An efficient algorithm for kernel quantile regression
Shengxiang Deng, Xudong Li, Yangjing Zhang
TL;DR
This work tackles the scalability challenge of kernel quantile regression (KQR) by introducing a two-phase optimization framework that couples a fast inexact ADMM warm-start with a high-accuracy semismooth Newton augmented Lagrangian method (SSN-ALM). A Nyström-based preconditioner, built from a low-rank RKHS approximation via RPCholesky, dramatically improves the conditioning of the linear systems appearing in the Newton steps, enabling efficient preconditioned CG solves with near $O(n^2)$ cost for the inner solves. The method demonstrates strong empirical performance on synthetic and real energy-forecasting data, delivering substantial speedups over state-of-the-art solvers such as Gurobi and fastKQR while maintaining robustness and accuracy. These advances significantly extend the practical applicability of KQR to large-scale datasets and nonlinear conditional quantile modeling.
Abstract
Kernel Quantile Regression (KQR) extends classical quantile regression to nonlinear settings using kernel methods, offering powerful tools for modeling conditional distributions. However, its application to large-scale datasets is severely limited by the computational burden of the large, dense kernel matrix and the need to efficiently solve large, often ill-conditioned linear systems. Existing state-of-the-art solvers usually struggle with scalability. In this paper, we propose a novel and highly efficient two-phase optimization algorithm tailored for large-scale KQR. In the first phase, we employ an inexact alternating direction method of multipliers (ADMM) to compute a high-quality warm-start solution. The second phase refines this solution using an efficient semismooth Newton augmented Lagrangian method (ALM).

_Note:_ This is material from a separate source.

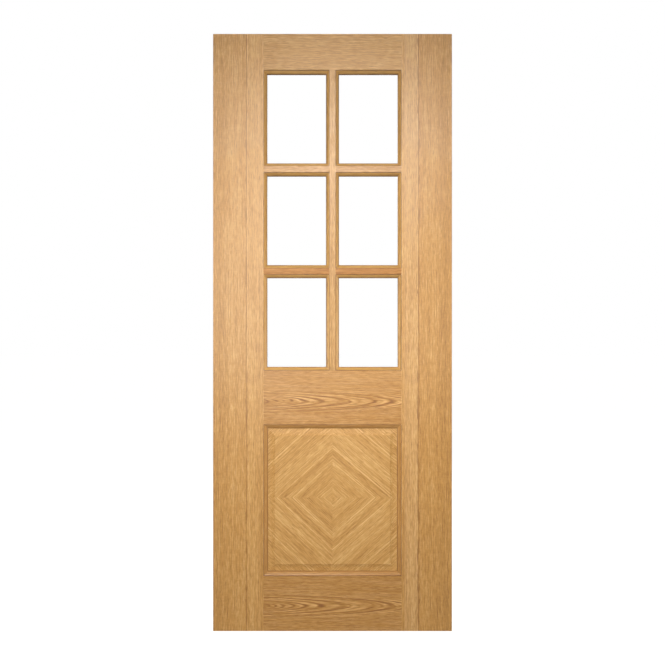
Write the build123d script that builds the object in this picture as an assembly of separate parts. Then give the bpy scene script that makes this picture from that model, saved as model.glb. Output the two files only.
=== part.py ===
# Glazed interior door leaf: six panes of glass above a raised and fielded panel, for hanging in a frame.
# The leaf stands upright. X runs from the hinge edge to the lock edge, Y from the front face to the back
# face, and Z up. The origin is on the hinge edge, at the foot of the leaf and halfway through its
# thickness. All sizes are millimetres.

import os

from build123d import *

# The whole leaf
leaf_width = 813.0
leaf_height = 2032.0
leaf_thickness = 35.0
arris_chamfer = 1.0  # eased long corners of the hinge and lock edges

# Each stile is glued up from four strips. These are their widths, from the outside of the leaf inwards.
outer_lipping_width = 8.0
outer_stave_width = 107.0
inner_stave_width = 46.5
inner_lipping_width = 10.0

# Heights up the leaf. What is left between the middle rail and the top rail is the glazed opening.
bottom_rail_height = 187.0
panel_opening_height = 516.0
middle_rail_height = 183.5
top_rail_height = 122.0

# Glazing: the panes by column and by row, and the bars between them
column_names = ["hinge_side", "lock_side"]
row_names = ["bottom", "middle", "top"]
upright_bar_names = ["upright"]
level_bar_names = ["lower", "upper"]
bar_width = 20.5
glass_thickness = 6.0
glass_edge_gap = 2.0  # between the glass and the wood around it
bead_width = 12.0

# Both kinds of moulding step down from the face of the leaf to a narrow quirk, slope down in a flattened
# ovolo and end in a small square edge.
moulding_setback = 3.0
moulding_quirk_width = 1.0
moulding_bulge = 1.2  # how far the ovolo stands out from the straight line between its ends
moulding_edge_height = 1.0
mitre_gap = 0.2  # hairline between two mitred ends

# The panel and the moulding around it
panel_moulding_width = 14.5
panel_moulding_depth = 13.0  # from the face of the leaf to the margin of the panel
panel_edge_gap = 1.5  # between the edge of the panel and the wood around it
panel_cove_width = 24.0  # the hollow slope between the margin and the field
panel_raise = 6.0  # from the margin of the panel to its field
veneer_thickness = 1.0
veneer_match_rise = 7.5  # how far above the middle of the panel its four quarters of veneer meet

# What follows from the sizes above
stile_width = outer_lipping_width + outer_stave_width + inner_stave_width + inner_lipping_width
clear_width = leaf_width - 2 * stile_width
panel_opening_foot = bottom_rail_height
middle_rail_foot = panel_opening_foot + panel_opening_height
glazing_foot = middle_rail_foot + middle_rail_height
glazing_head = leaf_height - top_rail_height
glazing_height = glazing_head - glazing_foot
pane_width = (clear_width - len(upright_bar_names) * bar_width) / len(column_names)
pane_height = (glazing_height - len(level_bar_names) * bar_width) / len(row_names)
pane_step_across = pane_width + bar_width
pane_step_up = pane_height + bar_width
bead_depth = (leaf_thickness - glass_thickness) / 2
panel_margin_thickness = leaf_thickness - 2 * panel_moulding_depth
face_y = -leaf_thickness / 2  # the front face
middle_x = leaf_width / 2

swap_sides = Plane.YZ.offset(middle_x)  # mirrors the hinge side to the lock side
panel_middle = Pos(middle_x, 0, panel_opening_foot + panel_opening_height / 2)


def board(x_start, x_end, z_start, z_end, thickness=leaf_thickness):
    """A plain board between two heights, centred on the middle of the leaf's thickness."""
    corner = (Align.MIN, Align.CENTER, Align.MIN)
    return Pos(x_start, 0, z_start) * Box(x_end - x_start, thickness, z_end - z_start, align=corner)


def stile_strips():
    """The four strips of the hinge stile, each as long as the leaf, from the outside inwards."""
    widths = {
        "edge_lipping": outer_lipping_width,
        "outer_stave": outer_stave_width,
        "inner_stave": inner_stave_width,
        "inner_lipping": inner_lipping_width,
    }
    strips = {}
    start = 0.0
    for name, width in widths.items():
        strips[name] = board(start, start + width, 0, leaf_height)
        start += width
    outside_corners = strips["edge_lipping"].edges().filter_by(Axis.Z).group_by(Axis.X)[0]
    strips["edge_lipping"] = chamfer(outside_corners, arris_chamfer)
    return strips


def stiles():
    """Both stiles. The lock stile is the hinge stile mirrored."""
    pieces = {}
    for name, strip in stile_strips().items():
        pieces[f"hinge_stile_{name}"] = strip
        pieces[f"lock_stile_{name}"] = mirror(strip, about=swap_sides)
    return pieces


def rails():
    """Top, middle and bottom rails, fitted between the stiles."""
    left, right = stile_width, stile_width + clear_width
    return {
        "bottom_rail": board(left, right, 0, panel_opening_foot),
        "middle_rail": board(left, right, middle_rail_foot, glazing_foot),
        "top_rail": board(left, right, glazing_head, leaf_height),
    }


def glazing_bars():
    """Glazing bars, halved together where they cross. The upright bar is whole at the front."""
    front_half = Pos(0, face_y, 0) * board(0, leaf_width, 0, leaf_height)
    back_half = Pos(0, -face_y, 0) * board(0, leaf_width, 0, leaf_height)
    uprights, levels = {}, {}
    for place, name in enumerate(upright_bar_names):
        start = stile_width + pane_width + place * pane_step_across
        uprights[name] = board(start, start + bar_width, glazing_foot, glazing_head)
    for place, name in enumerate(level_bar_names):
        foot = glazing_foot + pane_height + place * pane_step_up
        levels[name] = board(stile_width, stile_width + clear_width, foot, foot + bar_width)
    bars = {}
    for name, upright in uprights.items():
        for level in levels.values():
            upright = upright - (level & back_half)
        bars[f"{name}_glazing_bar"] = upright
    for name, level in levels.items():
        for upright in uprights.values():
            level = level - (upright & front_half)
        bars[f"{name}_glazing_bar"] = level
    return bars


def ovolo_stick(run, reach, width, depth):
    """A mitred moulding along X for the foot of an opening on the front face.

    run is the opening's size along the stick and reach its size across. The opening is centred on the
    Y axis. depth is measured from the face of the leaf to the glass or the panel.
    """
    foot = -reach / 2
    crest = face_y + moulding_setback
    seat = face_y + depth
    ovolo_head = Vector(crest, foot + moulding_quirk_width)
    ovolo_foot = Vector(seat - moulding_edge_height, foot + width)
    slope = ovolo_foot - ovolo_head
    outwards = Vector(-slope.Y, slope.X).normalized()
    ovolo_middle = (ovolo_head + ovolo_foot) / 2 + outwards * moulding_bulge
    with BuildPart() as stick:
        with BuildSketch(Plane.YZ.offset(-run / 2)):
            with BuildLine():
                Line((crest, foot), ovolo_head)
                ThreePointArc(ovolo_head, ovolo_middle, ovolo_foot)
                Polyline(ovolo_foot, (seat, foot + width), (seat, foot), (crest, foot))
            make_face()
        extrude(amount=run)
        end_trim = mitre_gap / 2 * 2**0.5
        with BuildSketch(Plane.XZ):
            with BuildLine():
                Polyline(
                    (-run / 2 + end_trim, foot),
                    (run / 2 - end_trim, foot),
                    (run / 2 - end_trim - width, foot + width),
                    (-run / 2 + end_trim + width, foot + width),
                    close=True,
                )
            make_face()
        extrude(amount=leaf_thickness, both=True, mode=Mode.INTERSECT)
    return stick.part


def mitred_frame(opening_width, opening_height, width, depth):
    """Four mitred sticks round an opening on the front face. The opening is centred on the Y axis."""
    level = ovolo_stick(opening_width, opening_height, width, depth)
    upright = ovolo_stick(opening_height, opening_width, width, depth)
    sticks = [level, Rot(0, 180, 0) * level, Rot(0, 90, 0) * upright, Rot(0, 270, 0) * upright]
    return Compound(children=sticks)


def panes():
    """Name and middle of each pane opening, row by row from the bottom."""
    found = {}
    for row, row_name in enumerate(row_names):
        for column, column_name in enumerate(column_names):
            x = stile_width + pane_width / 2 + column * pane_step_across
            z = glazing_foot + pane_height / 2 + row * pane_step_up
            found[f"{row_name}_{column_name}"] = Pos(x, 0, z)
    return found


def glass():
    """One sheet of glass in each pane opening, clear of the wood all round."""
    sheet = Box(pane_width - 2 * glass_edge_gap, glass_thickness, pane_height - 2 * glass_edge_gap)
    return {f"{name}_glass": place * sheet for name, place in panes().items()}


def glazing_beads():
    """Mitred beads that hold each sheet of glass, four at the front and four at the back of every pane."""
    front = mitred_frame(pane_width, pane_height, bead_width, bead_depth)
    beads = {}
    for name, place in panes().items():
        beads[f"{name}_front_beads"] = place * front
        beads[f"{name}_back_beads"] = place * Rot(0, 0, 180) * front
    return beads


def coved_block(run, opening_reach, margin_thickness):
    """A block of the panel that runs along X, with a cove down to the margin along its foot and its head.

    opening_reach is how high the panel's opening is. Each cove leaves the margin flat, where the moulding
    ends, and steepens up to the field.
    """
    edge = opening_reach / 2 - panel_edge_gap
    cove_foot = opening_reach / 2 - panel_moulding_width
    cove_head = cove_foot - panel_cove_width
    margin = margin_thickness / 2
    field = margin + panel_raise
    with BuildPart() as block:
        with BuildSketch(Plane.YZ.offset(-run / 2)):
            with BuildLine():
                Polyline((0, edge), (margin, edge), (margin, cove_foot))
                TangentArc((margin, cove_foot), (field, cove_head), tangent=(0, -1))
                Line((field, cove_head), (field, 0))
                mirror(about=Plane.XZ)
                mirror(about=Plane.YZ)
            make_face()
        extrude(amount=run)
    return block.part


def raised_panel(margin_thickness):
    """A panel that is raised and fielded on both faces, centred on the origin, with mitred coves."""
    width = clear_width - 2 * panel_edge_gap
    height = panel_opening_height - 2 * panel_edge_gap
    head_and_foot = coved_block(width, panel_opening_height, margin_thickness)
    sides = Rot(0, 90, 0) * coved_block(height, clear_width, margin_thickness)
    return head_and_foot & sides


def panel():
    """The core of the panel, and a veneer leaf over each quarter of both its faces."""
    core = raised_panel(panel_margin_thickness - 2 * veneer_thickness)
    veneer = raised_panel(panel_margin_thickness) - core
    pieces = {"panel_core": panel_middle * core}
    whole = (clear_width, leaf_thickness, panel_opening_height)
    for level, z_side in (("upper", Align.MIN), ("lower", Align.MAX)):
        for side, x_side in (("hinge_side", Align.MAX), ("lock_side", Align.MIN)):
            quarter = Pos(0, 0, veneer_match_rise) * Box(*whole, align=(x_side, Align.CENTER, z_side))
            pieces[f"panel_{level}_{side}_veneer"] = panel_middle * (veneer & quarter)
    return pieces


def panel_mouldings():
    """Mitred mouldings that hold the panel, four at the front and four at the back."""
    width, depth = panel_moulding_width, panel_moulding_depth
    front = mitred_frame(clear_width, panel_opening_height, width, depth)
    return {
        "panel_front_moulding": panel_middle * front,
        "panel_back_moulding": panel_middle * Rot(0, 0, 180) * front,
    }


def main():
    os.makedirs("parts", exist_ok=True)
    makers = [stiles, rails, glazing_bars, glass, glazing_beads, panel, panel_mouldings]
    for maker in makers:
        for name, shape in maker().items():
            export_step(shape, f"parts/{name}.step")


main()
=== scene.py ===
# Oak door leaf: six clear panes over a raised panel with diamond-matched veneer.
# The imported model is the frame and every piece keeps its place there, in metres.
# The grain is laid out in millimetres of real timber.

import math

import bpy
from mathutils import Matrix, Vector


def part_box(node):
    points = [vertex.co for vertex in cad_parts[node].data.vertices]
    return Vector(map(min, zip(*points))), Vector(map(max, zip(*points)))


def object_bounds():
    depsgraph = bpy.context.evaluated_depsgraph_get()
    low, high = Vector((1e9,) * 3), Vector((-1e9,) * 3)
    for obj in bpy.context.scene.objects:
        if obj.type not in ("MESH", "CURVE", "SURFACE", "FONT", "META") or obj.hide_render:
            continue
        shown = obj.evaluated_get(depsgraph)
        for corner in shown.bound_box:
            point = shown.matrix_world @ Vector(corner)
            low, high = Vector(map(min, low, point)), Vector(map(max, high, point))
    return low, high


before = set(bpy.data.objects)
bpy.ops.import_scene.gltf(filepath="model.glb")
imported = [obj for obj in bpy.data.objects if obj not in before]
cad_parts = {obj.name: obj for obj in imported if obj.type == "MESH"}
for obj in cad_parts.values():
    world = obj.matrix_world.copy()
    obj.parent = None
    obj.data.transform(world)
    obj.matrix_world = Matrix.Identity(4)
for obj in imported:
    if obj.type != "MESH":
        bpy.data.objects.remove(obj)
cadLow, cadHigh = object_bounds()
print("frame loaded:", len(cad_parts), "nodes")


def linearColour(code):
    # sRGB hex to the linear values that shaders take
    parts = [int(code[i:i + 2], 16) / 255 for i in (1, 3, 5)]
    return [c / 12.92 if c <= 0.04045 else ((c + 0.055) / 1.055) ** 2.4 for c in parts] + [1.0]


def addNode(tree, kind, inputs=(), **settings):
    # Inputs by order or by name: another node or its output is linked, anything else is set. A Mix node has
    # its factor at 0, its numbers at 2 and 3 and its colours at 6 and 7.
    new = tree.nodes.new("ShaderNode" + kind)
    for name, value in settings.items():
        setattr(new, name, value)
    for name, value in (inputs.items() if isinstance(inputs, dict) else enumerate(inputs)):
        if isinstance(value, bpy.types.Node):
            value = value.outputs[0]
        if isinstance(value, bpy.types.NodeSocket):
            tree.links.new(value, new.inputs[name])
        else:
            new.inputs[name].default_value = value
    return new


def fillRamp(ramp, stops):
    # stops go from position to a hex colour or a grey level
    points = ramp.color_ramp.elements
    while len(points) > 1:
        points.remove(points[-1])
    for number, (position, colour) in enumerate(sorted(stops.items())):
        point = points[0] if number == 0 else points.new(position)
        point.position = position
        point.color = linearColour(colour) if isinstance(colour, str) else [colour] * 3 + [1.0]
    return ramp


def newMaterial(name):
    material = bpy.data.materials.new(name)
    material.use_nodes = True
    material.node_tree.nodes.clear()
    return material, material.node_tree


def dress(nodeNames, material):
    for nodeName in nodeNames:
        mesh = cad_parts[nodeName].data
        mesh.materials.clear()
        mesh.materials.append(material)


def spanOf(nodeName, axis):
    # where a piece starts and ends, in millimetres
    low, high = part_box(nodeName)
    return low[axis] * 1000, high[axis] * 1000


# Places that the grain is laid out from, read off the model. The six panes repeat by one step each way. The
# panel's opening has no neighbour, so its step is only made larger than the opening.
middleX = (cadLow[0] + cadHigh[0]) / 2 * 1000
staveJoint = middleX - spanOf("hinge_stile_outer_stave", 0)[1]  # out from the middle of the leaf
openingHalf = middleX - spanOf("hinge_stile_inner_lipping", 0)[1]
opening = {"x": spanOf("panel_front_moulding", 0), "z": spanOf("panel_front_moulding", 2)}
pane = {"x": spanOf("bottom_hinge_side_front_beads", 0), "z": spanOf("bottom_hinge_side_front_beads", 2)}
nextPane = {"x": spanOf("middle_lock_side_front_beads", 0), "z": spanOf("middle_lock_side_front_beads", 2)}
for place in (opening, pane):
    for axis in ("x", "z"):
        low, high = place[axis]
        place[axis + "Middle"], place[axis + "Half"] = (low + high) / 2, (high - low) / 2
        place[axis + "Step"] = nextPane[axis][0] - low if place is pane else 4 * (high - low)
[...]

A key innovation of our approach is a specialized preconditioning strategy that leverages low-rank approximations of the kernel matrix to effectively mitigate the ill-conditioning of the linear systems in the Newton steps of the ALM. This can significantly accelerate iterative solvers for linear systems. Extensive numerical experiments demonstrate that our algorithm substantially outperforms existing state-of-the-art commercial and specialized KQR solvers in terms of speed and scalability.